Is VET vocational? The relevance of training to the occupations of vocational education and training graduates

By Tom Karmel, Peter Mlotkowski, Tomi Awodeyi Research report 29 July 2008 ISBN 978 1 921412 46 2


This paper explores the issue of how vocational education and training (VET) is actually used in the labour market, in particular the match between what people study and the jobs they get. This match is pretty poor in most occupational groups with the exception of the trades. However, the paper concludes that the mismatch reflects the generic nature of VET rather than wastage. This view is reached because a relatively high percentage of graduates report their training is relevant even though they do not end up in their intended occupation.


About the research

Australia's vocational education and training (VET) system is characterised as being industry-led, with the content of courses based on the skills and competences specified by industry. VET courses have been packaged up into industry training packages developed by industry, with the aim of meeting the needs of an industry or a group of industries. This approach sits well with a view of VET as being about acquiring specific skills to be used in work. By contrast, we think of school and university education as having broader purposes, and often being ends in their own right. While university graduates tend to do well in the labour market, many have degrees which are generic in nature.

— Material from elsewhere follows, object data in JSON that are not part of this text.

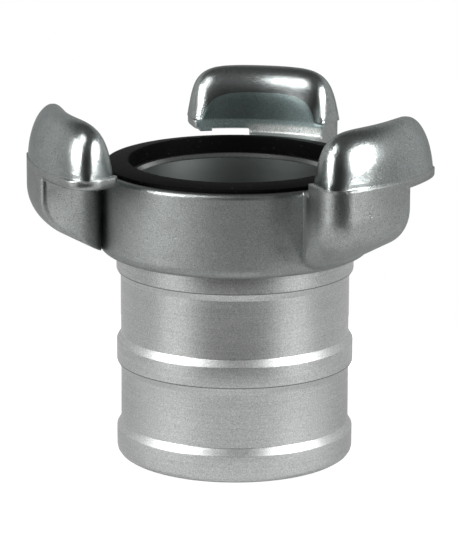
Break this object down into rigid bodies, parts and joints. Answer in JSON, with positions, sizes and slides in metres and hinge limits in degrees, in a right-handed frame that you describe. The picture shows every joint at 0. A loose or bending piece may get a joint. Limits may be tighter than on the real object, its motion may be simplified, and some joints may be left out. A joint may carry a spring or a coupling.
{
  "type": "quarter turn fire hose coupling",
  "caption": "Symmetric fire hose coupling: turned ring with hooked claws and rubber face seal, swivelling on a ridged hose tail.",
  "frame": {"origin": "on the water way's axis, at the free end face of the hose tail", "axes": "+Z along the water way from the hose end towards the claws; -Y faces the viewer of the picture"},
  "size_m": [0.1182, 0.1134, 0.1067],
  "materials": {
    "cast_aluminium": "forged and tumbled, domes polished",
    "turned_aluminium": "turned",
    "black_rubber": "satin",
    "spring_steel": "plain"
  },
  "bodies": {
    "tail": {"hose_tail": "turned_aluminium"},
    "head": {"claw_head": "cast_aluminium", "face_seal": "black_rubber", "retaining_ring": "spring_steel"}
  },
  "joints": [
    {"name": "head_swivel", "type": "hinge", "parent": "tail", "child": "head", "pos_m": [0, 0, 0.0652], "axis": [0, 0, 1], "continuous": true}
  ]
}
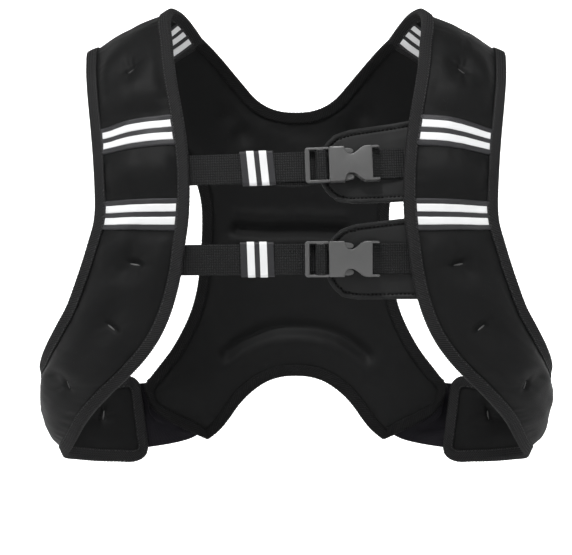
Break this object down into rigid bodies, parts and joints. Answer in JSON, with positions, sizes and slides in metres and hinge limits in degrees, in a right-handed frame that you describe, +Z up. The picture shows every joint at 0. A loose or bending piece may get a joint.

Is vocational education and training as narrowly vocational as the standard description seems to imply? Is VET vocational? The relevance of training to the occupations of vocational education and training graduates aims to throw some light on this question through a comparison of what VET graduates study and the jobs they get. To do this it uses data from the Student Outcomes Survey. For those graduates whose destination occupation differs from the intended occupation (obtained by assigning an occupation to each course), the study investigates the skill level of the destination occupation and the extent to which the graduates view their training as being relevant. The idea is to distinguish between training that is generic (in the sense of being relevant to a wide range of destination occupations) and training that is wasted. (Physicists driving taxis is the popular example.)

Key messages

  • The match between what people study and the jobs they get is high for the technicians and trades group of occupations, but relatively low for most other courses.
  • Most of the mismatch between intended and destination occupations reflects the generic aspect of vocational education and training. Graduates mostly report their training as relevant to their job, despite not ending up in the 'matched' occupation.
  • There is some skills wastage, however, with graduates reporting that their training is not relevant to the occupation in which they find themselves. The two courses with the highest skills wastage are those for arts and media professionals and sports and personal service workers.

The study has three main implications. First, in thinking about the role of the VET system in addressing the needs of the labour market, it needs to be kept in mind that, with the exception of the trades, there is no neat match between courses and the occupations in which most people end up working. Second, those developing training packages need to be aware that many graduates will not work in their 'intended' occupation. Finally, potential students need to be realistic about the likely occupation that a particular course will lead to.